Apart from Switzerland, which has had broadly stable (but already slow) growth for some time, each country has seen a marked slowdown after the 'noughties. Japan's is most pronounced – and even though we're talking about GDP per capita, this might partly reflect Japan's well-known age demographics – but the US, UK and France all saw noticeable (in the chart above) slowdowns.
Slowdowns, but not full stops. Average living standards have not stopped rising. And by 2019 things seemed to be bottoming or even reversing. In the US and UK, the slowings were similar, at around a percentage point per annum. They look significant, but several points need to be kept in mind:
- GDP is hard to measure, and as services and digital output account for more of what we produce, it gets more so. Reviewing UK statistics in 2015, Sir Charles Bean suggested this might account for perhaps half a percentage point of unrecorded growth each year; others have reached a similar conclusion. The slowdowns coincide with much digitisation.
- If we think global growth was flattered by financial excess before the financial crisis of 2008, then it was not sustainable to begin with, and some slowing was inevitable.
- The slowdowns did not stop unemployment rates falling, and labour participation rising. This might mean worsened (measured) productivity trends, but if you grew up in the shadow of higher unemployment it is surely a good thing.
Why are pundits so receptive to the stagnation idea? Several reasons perhaps.
Two high-profile issues, namely debt and demography, are widely misunderstood.
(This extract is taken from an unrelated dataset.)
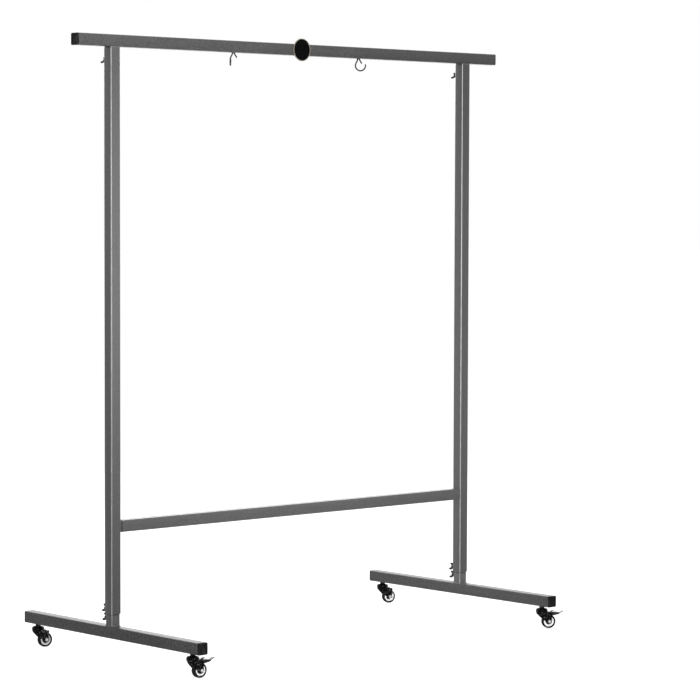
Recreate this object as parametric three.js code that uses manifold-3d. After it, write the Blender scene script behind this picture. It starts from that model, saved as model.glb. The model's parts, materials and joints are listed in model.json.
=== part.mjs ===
// Gong stand on casters: two square-tube posts on long feet carry a crossbar with two wire hooks.
// Millimetres, +Z up. The origin is on the floor at the middle of the stand. X runs along the
// crossbars, Y runs along the feet, and the front of the stand is at negative Y.
import * as THREE from "three";
import { mergeVertices, toCreasedNormals } from "three/addons/utils/BufferGeometryUtils.js";
import Module from "manifold-3d";

// Main frame
const frameTube = 40;
const frameWall = 2;
const frameCorner = 3;
const postSpacing = 1626;
const crossbarLength = 1934;
const footLength = 953;
const crossbarAboveFoot = 1970;
const lowerCrossbarAboveFoot = 355;
const lowerCrossbarEndGap = 6;

// Tubes that slide or plug into the frame
const slidingClearance = 0.5;
const seatGap = 0.3;
const innerWall = 2;
const innerCorner = 2.5;
const legShown = 42;
const legInPost = 300;
const topSpigotLength = 100;
const footSpigotLength = 90;
const stubLength = 60;
const stubWall = 2;

// End caps
const capFlange = 3;
const capEdge = 0.8;
const capWall = 1.6;
const capPlug = 14;
const capClearance = 0.3;

// Wing bolts and the nuts welded on for them
const boltRadius = 4;
const boltHoleRadius = 4.45;
const nutFlats = 13;
const nutHeight = 8;
const weldSink = 0.5;
const topBoltDrop = 42;
const postBoltRise = 15.5;
const legBoltDrop = 14.5;
const threadShown = 6;
const boltHubRadius = 6;
const boltHubCrown = 4.6;
const boltHubHeight = 9;
const wingSpan = 27;
const wingRise = 11;
const wingLobe = 4;
const wingFoot = 2;
const wingThickness = 3.2;
const topWingAngle = -52;
const lowWingAngle = -70;

// Hooks
const hookSpacing = 582;
const hookHeading = -35;
const wireRadius = 2.5;
const wireHoleRadius = 2.9;
const wireHoleSpacing = 9;
const hookBendDrop = 0.4;
const hookNeck = 3;
const hookRingRadius = 18;
const hookRingDrop = 24.6;
const hookRingShift = 7.7;
const hookTipAngle = 11;
const hookEndReach = 7;
const hookEndDrop = 12.5;

// How far each hook's ring is turned out of the plane of its wire, in degrees
const hookRingTurns = { left: 83, right: 0 };

// Badge
const badgeRadius = 41;
const badgeThickness = 3;
const badgeRim = 6;
const badgeFaceSink = 1;
const badgeOffset = 4;

// Caster wheel
const wheelRadius = 25;
const wheelWidth = 18;
const treadDepth = 6.3;
const treadShoulder = 1.8;
const ringInset = 1;
const ringWidth = 6;
const hubInset = 3;
const bossRadius = 6.5;
const axleRadius = 3;
const axleClearance = 0.35;
const axleNutFlats = 10;
const axleNutHeight = 3.6;
const axleEnd = 1.2;

// Caster fork, head and stem
const casterInset = 52.5;
const wheelTrail = 25;
const wheelSideGap = 3;
const forkSheet = 2.2;
const forkDiscRadius = 21.5;
const forkDiscThickness = 3;
const wheelToDisc = 8;
const noseReach = 21.2;
const forkStraight = 20;
const cheekEndRadius = 9;
const cheekWaist = 8.6;
const cheekBack = 11;
const ballRadius = 2;
const ballCircleRadius = 14.5;
const cupSheet = 1.9;
const cupSkirt = 2.9;
const cupSkirtGap = 1;
const cupBand = 4.5;
const cupRimHeight = 4.5;
const cupRimWidth = 3.5;
const stemRadius = 5;
const stemHoleRadius = 5.4;
const stemRise = 18;
const stemHeadRadius = 9;
const stemHeadHeight = 3;
const hexFlats = 17;
const hexLength = 13.9;
const stemNutHeight = 8;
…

As we note here often, neither need pose a significant long-term headwind to the global economy. Received wisdom here is just plain wrong.
More subjectively, we detect a rose-tinted view of the past. We see it, for instance, in much nostalgic writing about the gold standard, which in the end simply didn't work very well. We also see it when economists say there is nothing significant left to invent – even as they worry about finding alternative, non-carbon-based energy sources, or more potable water.
A related reason is the idea that the planet simply cannot afford further economic growth. But if what we consume continues to evolve, and becomes still more intangible, its environmental footprint will be more sustainable. Arguably, the need to mitigate and (especially) adapt to climate change represents one of the more obvious opportunities for long-term growth, not a cap on it.
Ultimately, there are only two key drivers of long-term per capita growth, of higher living standards. These are the learning curve, and innovation. Neither of these has been exhausted.
And a misguided attempt to kick-start an engine which has not stopped could lead to policy mistakes. For example: central bankers' notions of lower 'equilibrium' interest rates; the Truss budget here in the UK; an emphasis on inequality rather than poverty. An overly-pessimistic view of the future may also depress short-term hiring and investing, leading to missed opportunities.